The clean rule is this: if the software reduces duplicate entry and missed follow-up, it earns its place. If it creates another inbox to monitor, it does not.
Frequently Asked Questions
How many fields should a first intake form have?
Five to 7 required fields is the right range for most solo service businesses. Ask for name, contact info, service need, and the next step first. Everything else belongs after the lead commits.
Do solo service businesses need CRM and intake software together?
Yes, when leads, follow-up, and client history need to stay connected. No, when intake is simple and the next step is just a booking.
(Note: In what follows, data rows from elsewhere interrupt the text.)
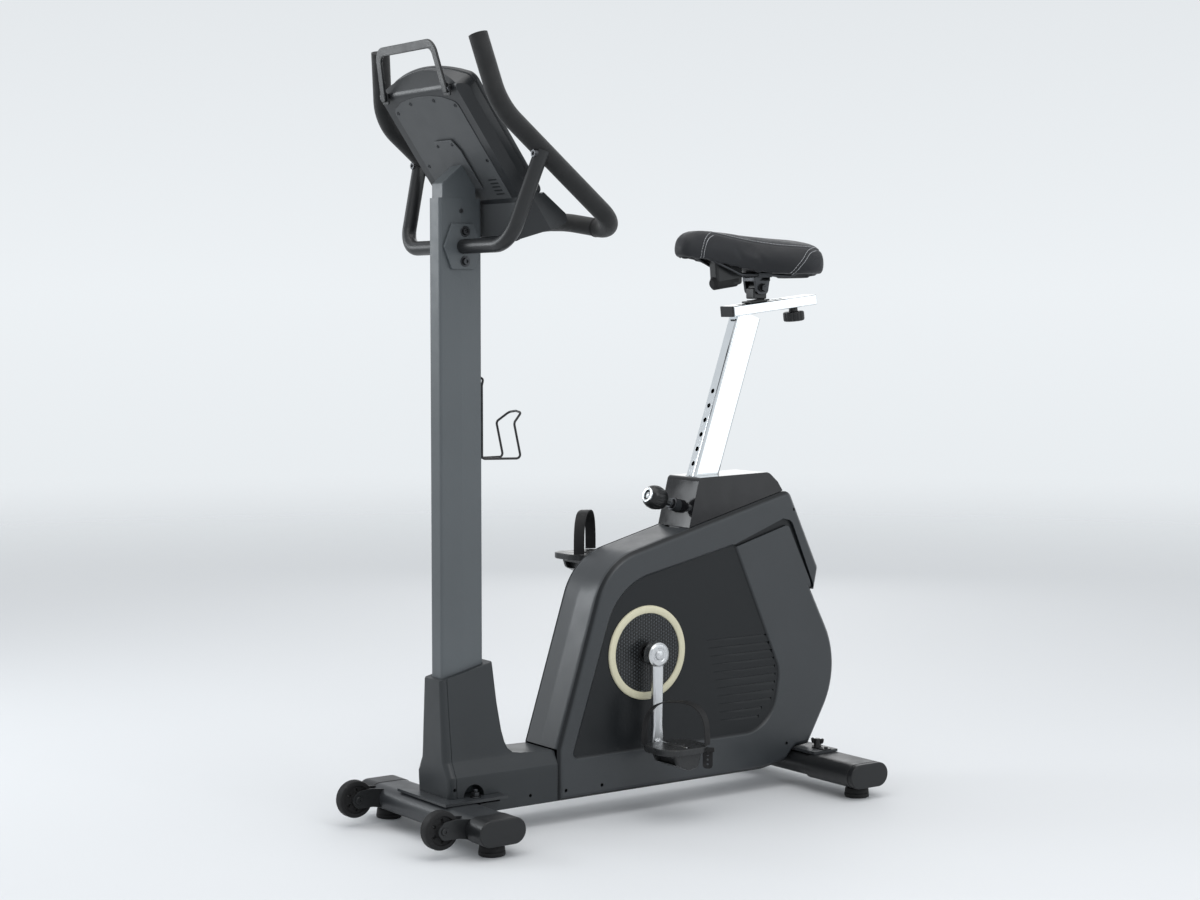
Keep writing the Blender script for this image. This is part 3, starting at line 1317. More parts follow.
def pull_pin():
    """Sprung pin: ribbed black knob with a bright end ring, and a plated stem."""
    spot = along_post(PIN_DISTANCE)
    end, base, radius = 0.1202, 0.0757, 0.0235
    knob = turned("knob", [
        (0, end - 0.006), (0.0125, end - 0.006), (0.0140, end - 0.0035), (0.0155, end - 0.0030),
        (0.0200, end - 0.0070),
        (0.0226, end - 0.0130), (radius, end - 0.0190), (radius, end - 0.0245), (0.0222, end - 0.0300),
        (0.0200, base + 0.0070), (0.0172, base + 0.0030), (0.0135, base), (0, base),
    ], spot, PIN_ROTATION, 96)
    turn = Matrix.Translation(spot) @ rotation_matrix(PIN_ROTATION)
    for step in range(20):
        angle = 2 * pi * step / 20
        groove = rod("groove", 0.0017, 0.030, (0, 0, 0), (0, 0, 0), 12)
        groove.data.transform(turn @ Matrix.Rotation(angle, 4, "Z")
                              @ Matrix.Translation((radius + 0.0004, 0, end - 0.0220)))
        cut(knob, groove)
    knob = solid(knob)
    dress(knob, "pin_knob", "post_pin", "matt_plastic", "satin", "pull_pin", sharp=30)
    ring = turned("ring", [
        (0.0138, end - 0.0002), (0.0118, end), (0.0098, end - 0.0006), (0.0090, end - 0.0030),
        (0.0090, end - 0.0070),
        (0.0150, end - 0.0070), (0.0150, end - 0.0034), (0.0146, end - 0.0012),
    ], spot, PIN_ROTATION, 64)
    button = turned("button", [
        (0, end - 0.0020), (0.0040, end - 0.0022), (0.0060, end - 0.0034), (0.0062, end - 0.0070),
        (0, end - 0.0070),
    ], spot, PIN_ROTATION, 48)
    stem = turned("stem", [
        (0, base + 0.001), (0.0066, base + 0.001), (0.0066, 0.0415), (0.0043, 0.0415), (0.0043, 0.0304),
        (0, 0.0304),
    ], spot, PIN_ROTATION, 40)
    nut = plate("nut", [circle(0.0105, 6)], 0.0055, (0, 0, 0), (0, 0, 0), 0.0007)
    nut.data.transform(turn @ Matrix.Translation((0, 0, 0.0580)))
    dress(merged("bright", [ring, button, stem]), "pin_metal", "post_pin", "chrome", "chrome")
    collar = rod("collar", 0.0128, 0.0100, along_post(PIN_DISTANCE, 0.0500), PIN_ROTATION, 48, 0.0012)
    dress(merged("collar", [collar, nut]), "pin_collar", "frame", "steel", "black_steel")


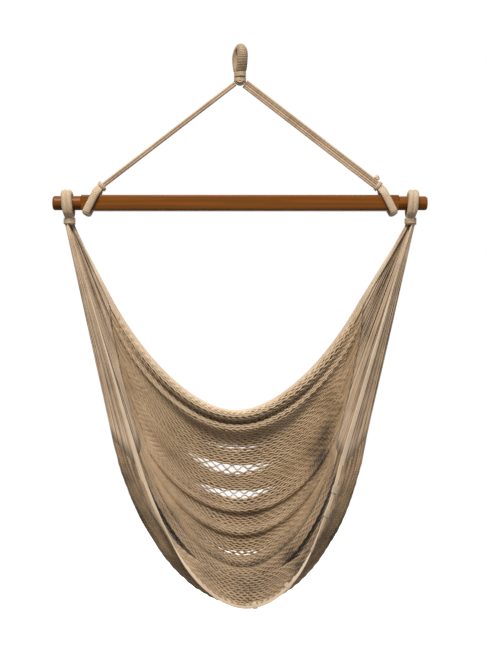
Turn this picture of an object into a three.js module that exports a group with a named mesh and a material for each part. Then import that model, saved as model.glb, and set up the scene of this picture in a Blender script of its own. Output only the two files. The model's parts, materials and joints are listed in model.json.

A combined workflow removes duplicate entry, but a full CRM adds maintenance if the sales process is short.
What integrations matter most?
Calendar sync, email notifications, and file storage matter most. Those three keep the intake path usable and searchable. Payment and e-signature belong in the stack only if every client uses them.
When does a spreadsheet stop working?
A spreadsheet stops working once leads need status changes, documents, or repeat follow-up. At that point, search and version control become manual chores. A structured intake tool handles those steps with less cleanup.
How do you keep intake from creating more admin?
Keep one owner, one record, one calendar, and one archive path. Then review fields and automations on a quarterly schedule. The goal is to reduce the number of places you need to check every day.
What is the biggest sign the software is too complex?
The biggest sign is a daily check that does not remove a daily task. If the system adds screens, tabs, or manual cleanup, it fails the solo-business test.
Should onboarding and lead capture live in the same tool?
Yes, if the client journey starts with the lead and ends with a scheduled job or signed agreement. Keeping both stages in one trail prevents gaps between the first contact and the first paid step.
Is all-in-one software always the better choice?
No. All-in-one software helps only when the business has enough routing, file handling, and follow-up to justify it. For a low-volume solo operator, the simpler setup wins because it stays current with less maintenance.